The risk is small, but it is higher than the current spreads imply.
Because local bank hybrids have returned 10%+ over the past year as spreads contracted, there are a lot of people out there now clamoring to get in, hoping for similar returns in the future. They will not get them of course as the spread contraction will not continue to the same extent as it has over the past 12 months
cheers

ashley

Warren Bird
April 20, 2017

Could Ashley clarify, please, whether the chart is showing spreads on bank debt (as his text implies) or is a more general, overall corporate spread chart (as the title of the chart indicates)?

In any case, I'm not sure what he's really getting at by saying - in relation to corporate bonds - that "complacency in portfolios will be punished".

Is he saying that spreads might widen at some point in the next few years? Well, maybe that could happen, just as it does quite regularly including during the relatively short period shown in the chart.

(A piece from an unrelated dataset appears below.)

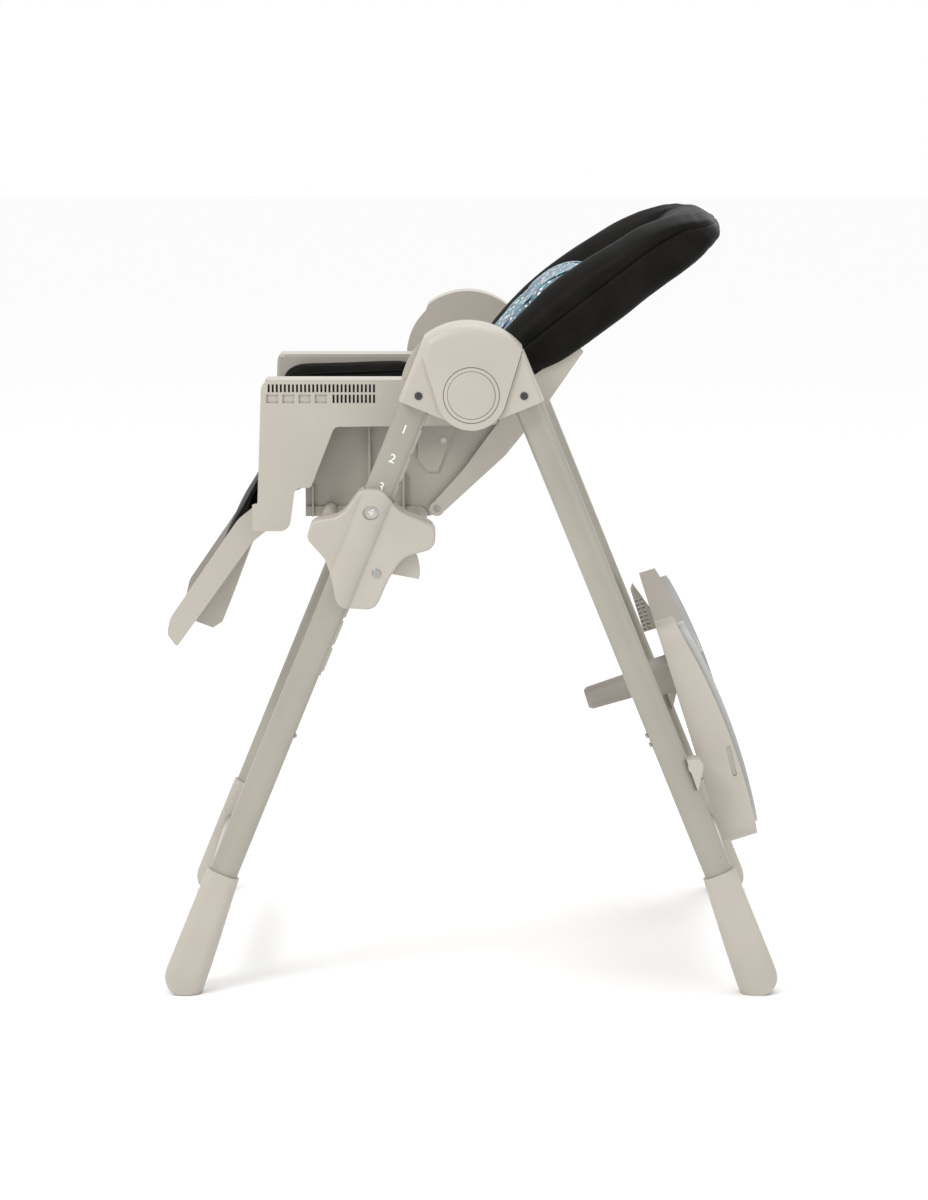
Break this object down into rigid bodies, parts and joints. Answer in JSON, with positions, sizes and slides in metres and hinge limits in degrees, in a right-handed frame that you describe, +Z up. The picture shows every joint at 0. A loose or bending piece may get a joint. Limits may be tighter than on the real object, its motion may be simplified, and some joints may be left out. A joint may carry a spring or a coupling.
{
  "type": "baby high chair",
  "caption": "Folding baby high chair with a height-adjustable seat, reclining padded back, tilting leg rest and a lift-off tray stored on the rear legs.",
  "frame": {"origin": "on the floor, midway between the left and right legs, below the fold hinge", "axes": "+Z up; +X towards the child's left side; -Y is the way the child faces"},
  "size_m": [0.5724, 0.7343, 0.9295],
  "materials": {
    "plastic": "satin moulded, light warm grey",
    "tube_paint": "satin grey-beige powder coat",
    "insert_plastic": "light grey, slightly glossy",
    "dark_plastic": "dark grey",
    "black_cover": "soft black wipe-clean cover",
    "printed_cloth": "blue cloth with light specks",
    "black_webbing": "black woven webbing",
    "steel": "bright plated",
    "rubber": "black",
    "clear": "clear window"
  },
  "bodies": {
    "front_frame": {"hub_shell_left": "plastic", "hub_shell_right": "plastic", "pivot_bolts": "steel", "front_hub_screws": "dark_plastic", "fold_button_springs": "steel", "front_tube_left": "tube_paint", "front_tube_right": "tube_paint", "height_racks": "tube_paint", "front_lower_tube_left": "tube_paint", "front_lower_tube_right": "tube_paint", "front_boot_left": "plastic", "front_boot_right": "plastic", "front_foot_pads": "rubber", "front_crossbar": "tube_paint", "front_tube_screws": "steel"},
    "fold_button_left": {"fold_button_left": "plastic"},
    "fold_button_right": {"fold_button_right": "plastic"},
    "rear_frame": {"rear_hub_lobe_left": "plastic", "rear_hub_lobe_right": "plastic", "rear_hub_screws": "dark_plastic", "rear_tube_left": "tube_paint", "rear_tube_right": "tube_paint", "rear_lower_tube_left": "tube_paint", "rear_lower_tube_right": "tube_paint", "rear_boot_left": "plastic", "rear_boot_right": "plastic", "rear_crossbar": "tube_paint", "rear_tube_screws": "steel", "tray_pegs": "plastic", "wheel_axles": "steel"},
    "rear_wheel_left": {"rear_wheel_left": "rubber"},
    "rear_wheel_right": {"rear_wheel_right": "rubber"},
    "seat": {"slider_left": "plastic", "slider_right": "plastic", "slider_backs": "plastic", "window_lenses": "clear", "slider_screws": "steel", "seat_bucket": "plastic", "side_panel_left": "plastic", "side_panel_right": "plastic", "seat_cushion": "black_cover", "crotch_strap": "black_webbing", "harness_buckle": "dark_plastic", "hinge_pins": "steel", "seat_screws": "steel"},
    "height_lever_left": {"height_lever_left": "plastic"},
    "height_lever_right": {"height_lever_right": "plastic"},
    "backrest": {"back_shell": "plastic", "back_cushion": "black_cover", "back_pad": "printed_cloth", "shoulder_straps": "black_webbing"},
    "recline_handle": {"recline_handle": "dark_plastic"},
    "legrest": {"legrest_board": "plastic", "legrest_cover": "plastic", "legrest_cushion": "black_cover"},
    "tray": {"tray": "plastic", "tray_rail": "plastic", "crotch_post": "plastic"},
    "tray_insert": {"tray_insert": "insert_plastic"},
    "tray_latch": {"tray_latch": "dark_plastic"}
  },
  "joints": [
    {"name": "legs_fold", "type": "hinge", "parent": "front_frame", "child": "rear_frame", "pos_m": [0, 0, 0.7226], "axis": [-1, 0, 0], "range_deg": [0, 44]},
    {"name": "fold_button_left_press", "type": "slide", "parent": "front_frame", "child": "fold_button_left", "axis": [-1, 0, 0], "range_m": [0, 0.006], "stiffness_N_per_m": 300},
    {"name": "fold_button_right_press", "type": "slide", "parent": "front_frame", "child": "fold_button_right", "axis": [1, 0, 0], "range_m": [0, 0.006], "stiffness_N_per_m": 300},
    {"name": "seat_height", "type": "slide", "parent": "front_frame", "child": "seat", "axis": [0, 0.3778, 0.9259], "range_m": [-0.07, 0.105]},
    {"name": "height_lever_left_squeeze", "type": "hinge", "parent": "seat", "child": "height_lever_left", "pos_m": [0.251, -0.1109, 0.5123], "axis": [1, 0, 0], "range_deg": [0, 18], "stiffness_Nm_per_rad": 0.5},
    {"name": "height_lever_right_squeeze", "type": "hinge", "parent": "seat", "child": "height_lever_right", "pos_m": [-0.251, -0.1109, 0.5123], "axis": [1, 0, 0], "range_deg": [0, 18], "stiffness_Nm_per_rad": 0.5},
    {"name": "recline", "type": "hinge", "parent": "seat", "child": "backrest", "pos_m": [0, -0.041, 0.5728], "axis": [1, 0, 0], "range_deg": [0, 33]},
    {"name": "recline_handle_pull", "type": "slide", "parent": "backrest", "child": "recline_handle", "axis": [0, 0.6274, 0.7787], "range_m": [0, 0.01], "stiffness_N_per_m": 300},
    {"name": "legrest_tilt", "type": "hinge", "parent": "seat", "child": "legrest", "pos_m": [0, -0.238, 0.566], "axis": [-1, 0, 0], "range_deg": [-12, 50]},
    {"name": "tray_lift_off", "type": "slide", "parent": "rear_frame", "child": "tray", "axis": [0, 0.9529, 0.3034], "range_m": [0, 0.3]},
    {"name": "tray_insert_lift_off", "type": "slide", "parent": "tray", "child": "tray_insert", "axis": [0, 0.9529, 0.3034], "range_m": [0, 0.08]},
    {"name": "tray_latch_pull", "type": "slide", "parent": "tray", "child": "tray_latch", "axis": [0, 0.3034, -0.9529], "range_m": [0, 0.006], "stiffness_N_per_m": 300},
    {"name": "rear_wheel_left_spin", "type": "hinge", "parent": "rear_frame", "child": "rear_wheel_left", "pos_m": [0.25, 0.352, 0.017], "axis": [1, 0, 0], "continuous": true},
    {"name": "rear_wheel_right_spin", "type": "hinge", "parent": "rear_frame", "child": "rear_wheel_right", "pos_m": [-0.25, 0.352, 0.017], "axis": [1, 0, 0], "continuous": true}
  ]
}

But in what sense is that a punishment to portfolios. A short term mark to market fall in value, but then an increase in yield and income and, ultimately, a higher total return than would be produced if spreads don't widen out.

Or is he saying that banks will default on their debt? I don't think he's going that far, but if he were then I'd like to see a much more detailed credit analysis on the banks than has been provided here. For AA rated banks to go quickly to default would be rather more drastic an outcome than the article seems to be arguing might happen.

I'm just trying to understand exactly what he's trying to say here, because at the moment it just reads to me like a rather vague attempt to create uncertainty for investors without much substantial justification for it. I get it that the property market means that banks face some potential balance sheet management issues, but how does that lead to the final statement in his conclusion?

K Low
April 20, 2017

Link for the graphic image is the same. Is there a more legible image? Thanks for the article.

Graham Hand
April 20, 2017

Thanks K Low. We have sourced a clearer image, which has now been added.